Source: Elaborated by the authors based on ISO 56002:2020 [24].

).

For each of the practices presented in Table 2, specialists were asked about their adoption considering two types of firms: small and medium-sized industries (SMI) and large industries (LI).

The first part of the questionnaire was dedicated to sampling characterisation, including questions about the specialist’s research area, academic titles and professional and research experience in innovation management.

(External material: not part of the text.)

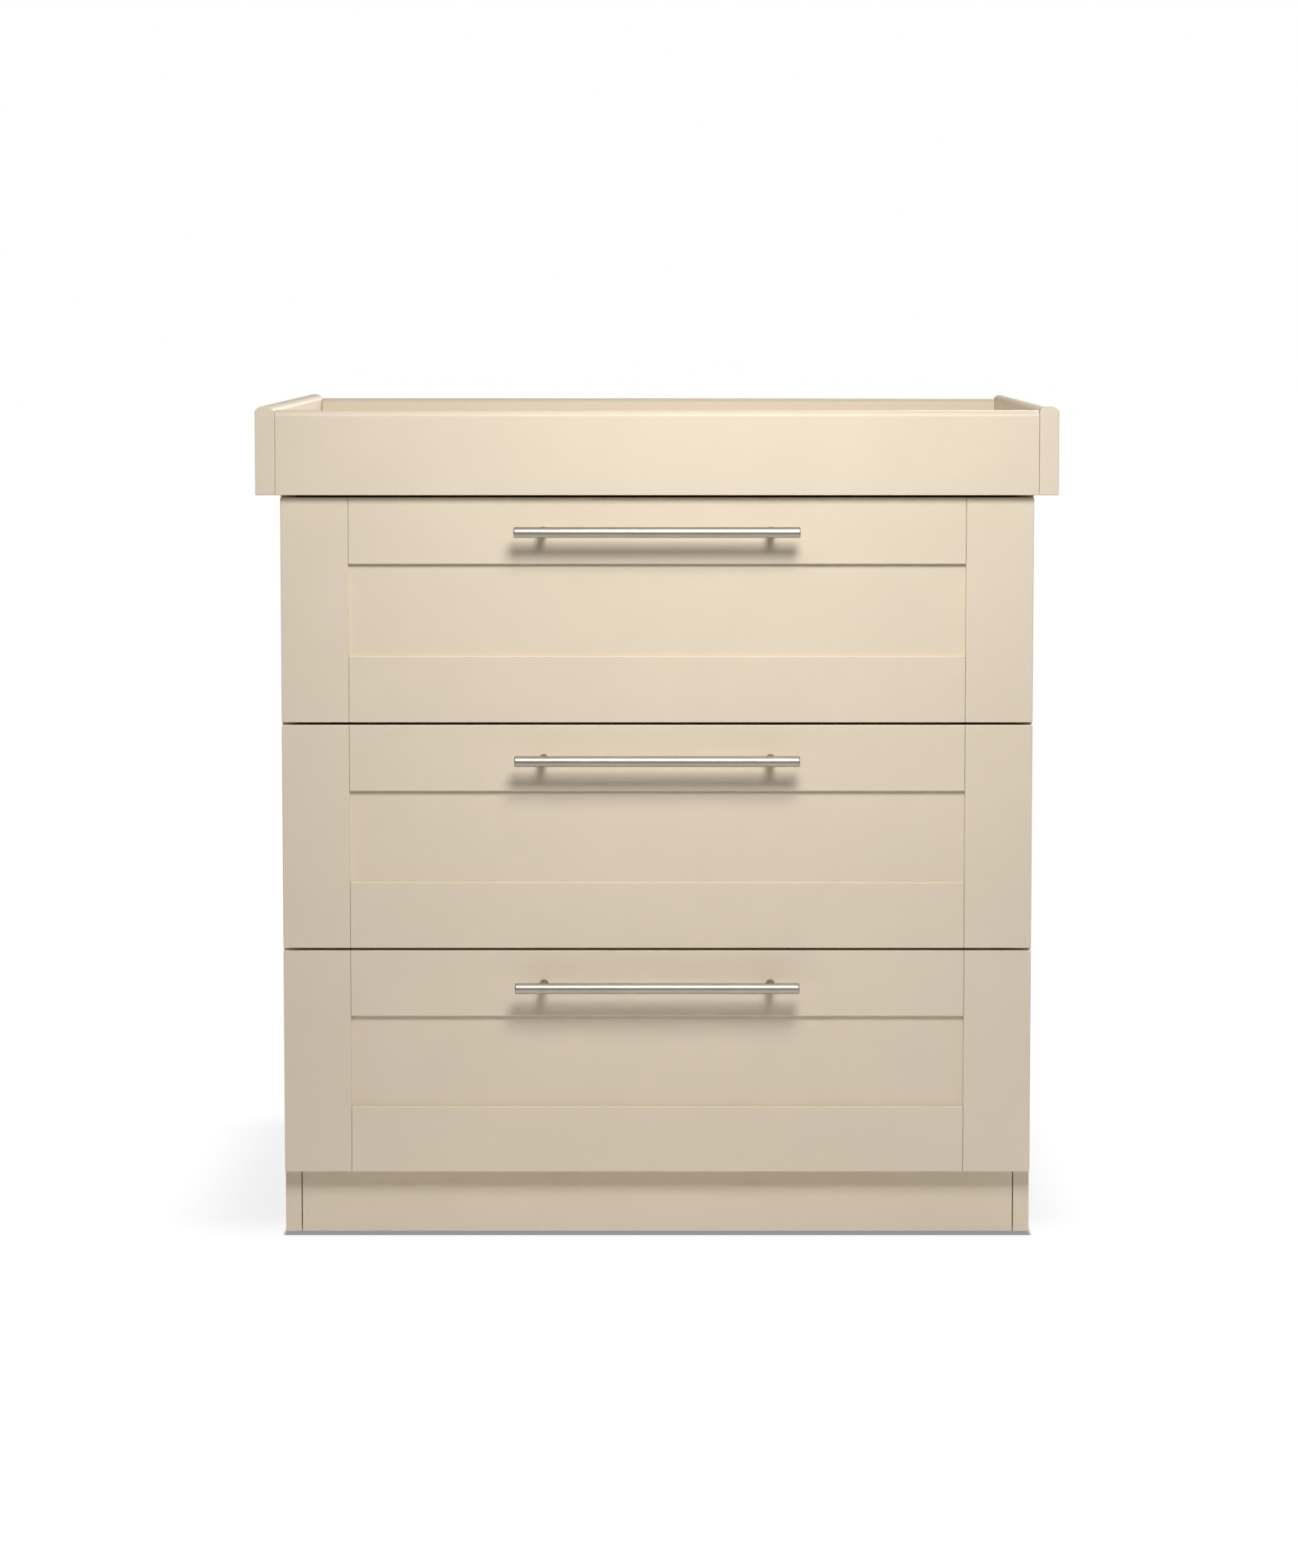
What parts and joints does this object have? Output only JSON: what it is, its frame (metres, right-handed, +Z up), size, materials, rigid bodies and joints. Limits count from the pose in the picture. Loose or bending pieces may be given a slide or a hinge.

The second part assessed the level of adoption of ISO 56002 innovation management practices by Brazilian LIs and SMIs. The questions in the research instrument (questionnaire) were the practices from PR1 to PR27. The methodological approach proposed by Bobel et al. [29] was used as follows: For each practice and each category, specialists should evaluate based on a five-point Likert scale: ‘Not applied’ (NA); ‘Applied superficially’ (AS); ‘Applied reasonably’ (AR); ‘Applied properly’ (AP); or ‘Applied in a well-structured way’ (AW). Each practice was analysed considering the type of firm (LI and SMI).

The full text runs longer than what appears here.